- **DATASET EXTRACT**:

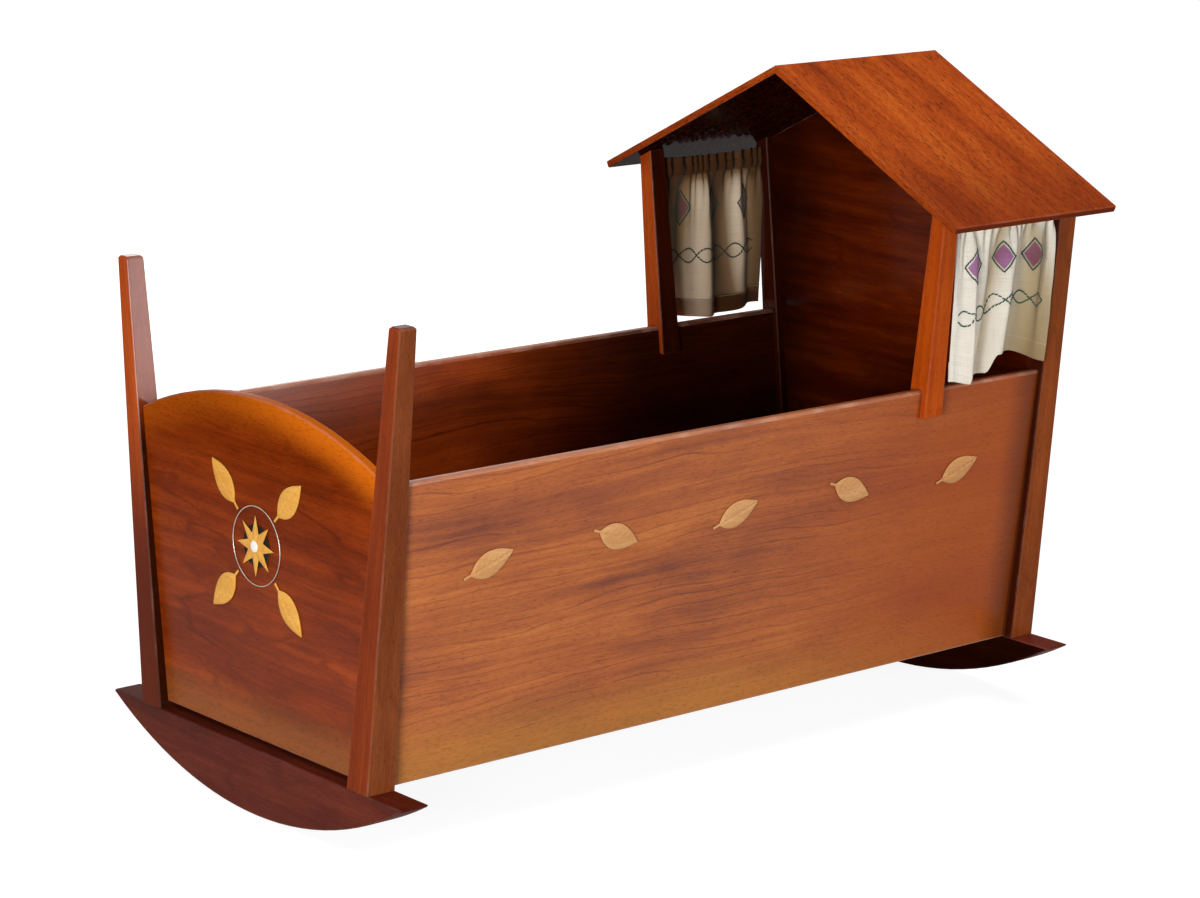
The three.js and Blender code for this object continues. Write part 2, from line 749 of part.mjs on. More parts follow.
// Star, roundel, centre, ring and four leaves, built up on the foot panel's outer face
function addFootOrnament() {
  const ornament = new THREE.Group();
  ornament.position.set(footPanelSetback, 0, starHeight);
  ornament.rotation.set(Math.PI / 2, -Math.PI / 2, 0);
  cradle.add(ornament);
  const roundel = addPiece(
    'star_roundel', disc(roundelRadius, roundelThickness, 32), materials.dark, ornament);
  roundel.position.z = fitGap;
  const star = addPiece('star', starGeometry(), materials.pale, ornament);
  star.position.z = roundel.position.z + roundelThickness + fitGap;
  const centre = addPiece(
    'star_centre', disc(starCentreRadius, starCentreThickness, 20), materials.bone, ornament);
  centre.position.z = star.position.z + starThickness + fitGap;
  const ring = addPiece(
    'star_ring', new THREE.TorusGeometry(ringRadius, ringWireRadius, 6, 40), materials.steel, ornament);
  ring.position.z = ringWireRadius + fitGap;
  for (let i = 0; i < 4; i++) {
    const turn = Math.PI / 4 + i * Math.PI / 2;
    const leaf = addPiece(`foot_leaf_${i + 1}`, leafGeometry(), materials.pale, ornament);
    leaf.position.set(-footLeafDistance * Math.sin(turn), footLeafDistance * Math.cos(turn), fitGap);
    leaf.rotation.z = turn;
  }
}

addRockers();
addPosts();
addPanels();
addBottom();
addRoof();
addCurtains();
addSideLeaves();
addFootOrnament();

export default cradle;
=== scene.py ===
"""Dresses the rocking bassinet.

Polished woods, applied leaves and star, linen curtains, floor, light and camera."""

import json
import math
from itertools import accumulate

import bmesh
import bpy
from mathutils import Matrix, Vector, noise


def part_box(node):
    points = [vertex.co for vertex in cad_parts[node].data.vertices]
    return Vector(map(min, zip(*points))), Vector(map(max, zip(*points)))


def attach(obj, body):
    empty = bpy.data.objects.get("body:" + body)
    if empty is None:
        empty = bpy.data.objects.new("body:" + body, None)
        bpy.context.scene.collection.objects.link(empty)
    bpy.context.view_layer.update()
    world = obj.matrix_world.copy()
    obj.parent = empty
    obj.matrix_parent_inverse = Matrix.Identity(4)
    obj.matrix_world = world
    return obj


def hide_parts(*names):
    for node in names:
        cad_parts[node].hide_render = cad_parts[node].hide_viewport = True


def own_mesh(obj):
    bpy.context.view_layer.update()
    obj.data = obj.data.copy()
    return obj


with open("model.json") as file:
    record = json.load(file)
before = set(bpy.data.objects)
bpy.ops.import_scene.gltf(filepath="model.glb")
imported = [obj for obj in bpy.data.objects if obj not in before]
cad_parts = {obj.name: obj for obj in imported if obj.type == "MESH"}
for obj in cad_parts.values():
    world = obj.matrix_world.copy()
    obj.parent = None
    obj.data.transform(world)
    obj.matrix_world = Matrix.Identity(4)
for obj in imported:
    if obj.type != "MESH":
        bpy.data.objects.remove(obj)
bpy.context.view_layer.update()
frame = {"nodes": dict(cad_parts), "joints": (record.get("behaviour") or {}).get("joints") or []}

MM = 0.001
CRADLE = "cradle"
SIDES = {"near": -1, "far": 1}
ALONG = (1, 0, 0)
ACROSS = (0, 1, 0)
UPWARD = (0, 0, 1)
TO_FOOT = (-1, 0, 0)
SIDE_LEAN = 0.11
ROOF_SLOPE = 0.5
WELD = 0.01 * MM
ARRIS_WIDTH = 2.4 * MM
TIP_ROUND = 3.5 * MM

# Camera, solved from the photograph
CAMERA_PLACE = Vector((-2.4070, -2.8181, 1.1804))
CAMERA_YAW = math.radians(40.31)
CAMERA_PITCH = math.radians(-13.26)
CAMERA_ROLL = math.radians(0.78)
CAMERA_LENS = 107.8


def smooth_step(value, low, high):
    share = min(1, max(0, (value - low) / (high - low)))
    return share * share * (3 - 2 * share)


class Value:
    """One value that varies over a surface. Arithmetic on it adds Math nodes."""

    def __init__(self, finish, socket):
        self.finish = finish
        self.socket = socket

    def __add__(self, other):
        return self.finish.maths("ADD", self, other)

    __radd__ = __add__

    def __sub__(self, other):
        return self.finish.maths("SUBTRACT", self, other)

    def __rsub__(self, other):
        return self.finish.maths("SUBTRACT", other, self)

    def __mul__(self, other):
        return self.finish.maths("MULTIPLY", self, other)

    __rmul__ = __mul__

    def __truediv__(self, other):
        return self.finish.maths("DIVIDE", self, other)

    def __mod__(self, other):
        return self.finish.maths("FLOORED_MODULO", self, other)

    def __abs__(self):
        return self.finish.maths("ABSOLUTE", self)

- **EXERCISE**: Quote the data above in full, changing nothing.

- **REPLY**:
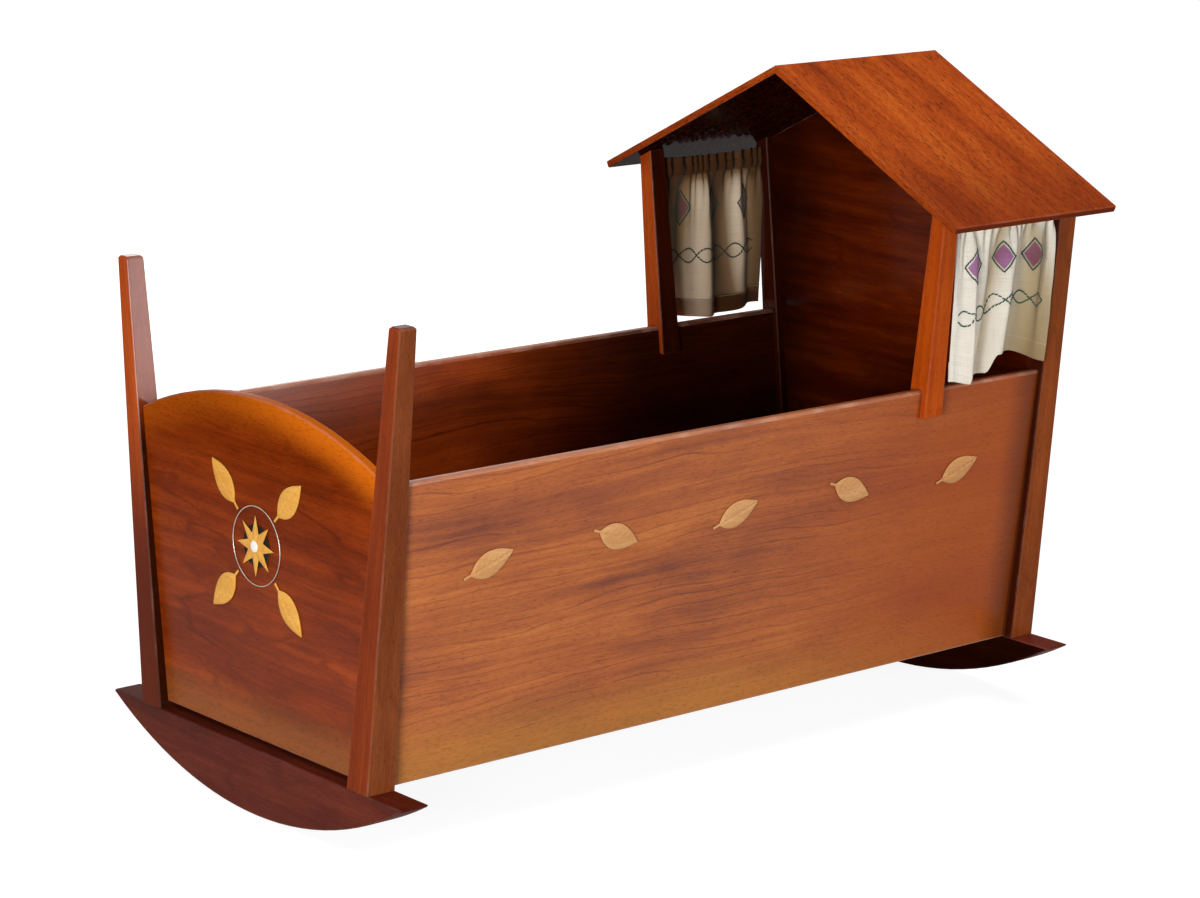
The three.js and Blender code for this object continues. Write part 2, from line 749 of part.mjs on. More parts follow.
// Star, roundel, centre, ring and four leaves, built up on the foot panel's outer face
function addFootOrnament() {
  const ornament = new THREE.Group();
  ornament.position.set(footPanelSetback, 0, starHeight);
  ornament.rotation.set(Math.PI / 2, -Math.PI / 2, 0);
  cradle.add(ornament);
  const roundel = addPiece(
    'star_roundel', disc(roundelRadius, roundelThickness, 32), materials.dark, ornament);
  roundel.position.z = fitGap;
  const star = addPiece('star', starGeometry(), materials.pale, ornament);
  star.position.z = roundel.position.z + roundelThickness + fitGap;
  const centre = addPiece(
    'star_centre', disc(starCentreRadius, starCentreThickness, 20), materials.bone, ornament);
  centre.position.z = star.position.z + starThickness + fitGap;
  const ring = addPiece(
    'star_ring', new THREE.TorusGeometry(ringRadius, ringWireRadius, 6, 40), materials.steel, ornament);
  ring.position.z = ringWireRadius + fitGap;
  for (let i = 0; i < 4; i++) {
    const turn = Math.PI / 4 + i * Math.PI / 2;
    const leaf = addPiece(`foot_leaf_${i + 1}`, leafGeometry(), materials.pale, ornament);
    leaf.position.set(-footLeafDistance * Math.sin(turn), footLeafDistance * Math.cos(turn), fitGap);
    leaf.rotation.z = turn;
  }
}

addRockers();
addPosts();
addPanels();
addBottom();
addRoof();
addCurtains();
addSideLeaves();
addFootOrnament();

export default cradle;
=== scene.py ===
"""Dresses the rocking bassinet.

Polished woods, applied leaves and star, linen curtains, floor, light and camera."""

import json
import math
from itertools import accumulate

import bmesh
import bpy
from mathutils import Matrix, Vector, noise


def part_box(node):
    points = [vertex.co for vertex in cad_parts[node].data.vertices]
    return Vector(map(min, zip(*points))), Vector(map(max, zip(*points)))


def attach(obj, body):
    empty = bpy.data.objects.get("body:" + body)
    if empty is None:
        empty = bpy.data.objects.new("body:" + body, None)
        bpy.context.scene.collection.objects.link(empty)
    bpy.context.view_layer.update()
    world = obj.matrix_world.copy()
    obj.parent = empty
    obj.matrix_parent_inverse = Matrix.Identity(4)
    obj.matrix_world = world
    return obj


def hide_parts(*names):
    for node in names:
        cad_parts[node].hide_render = cad_parts[node].hide_viewport = True


def own_mesh(obj):
    bpy.context.view_layer.update()
    obj.data = obj.data.copy()
    return obj


with open("model.json") as file:
    record = json.load(file)
before = set(bpy.data.objects)
bpy.ops.import_scene.gltf(filepath="model.glb")
imported = [obj for obj in bpy.data.objects if obj not in before]
cad_parts = {obj.name: obj for obj in imported if obj.type == "MESH"}
for obj in cad_parts.values():
    world = obj.matrix_world.copy()
    obj.parent = None
    obj.data.transform(world)
    obj.matrix_world = Matrix.Identity(4)
for obj in imported:
    if obj.type != "MESH":
        bpy.data.objects.remove(obj)
bpy.context.view_layer.update()
frame = {"nodes": dict(cad_parts), "joints": (record.get("behaviour") or {}).get("joints") or []}

MM = 0.001
CRADLE = "cradle"
SIDES = {"near": -1, "far": 1}
ALONG = (1, 0, 0)
ACROSS = (0, 1, 0)
UPWARD = (0, 0, 1)
TO_FOOT = (-1, 0, 0)
SIDE_LEAN = 0.11
ROOF_SLOPE = 0.5
WELD = 0.01 * MM
ARRIS_WIDTH = 2.4 * MM
TIP_ROUND = 3.5 * MM

# Camera, solved from the photograph
CAMERA_PLACE = Vector((-2.4070, -2.8181, 1.1804))
CAMERA_YAW = math.radians(40.31)
CAMERA_PITCH = math.radians(-13.26)
CAMERA_ROLL = math.radians(0.78)
CAMERA_LENS = 107.8


def smooth_step(value, low, high):
    share = min(1, max(0, (value - low) / (high - low)))
    return share * share * (3 - 2 * share)


class Value:
    """One value that varies over a surface. Arithmetic on it adds Math nodes."""

    def __init__(self, finish, socket):
        self.finish = finish
        self.socket = socket

    def __add__(self, other):
        return self.finish.maths("ADD", self, other)

    __radd__ = __add__

    def __sub__(self, other):
        return self.finish.maths("SUBTRACT", self, other)

    def __rsub__(self, other):
        return self.finish.maths("SUBTRACT", other, self)

    def __mul__(self, other):
        return self.finish.maths("MULTIPLY", self, other)

    __rmul__ = __mul__

    def __truediv__(self, other):
        return self.finish.maths("DIVIDE", self, other)

    def __mod__(self, other):
        return self.finish.maths("FLOORED_MODULO", self, other)

    def __abs__(self):
        return self.finish.maths("ABSOLUTE", self)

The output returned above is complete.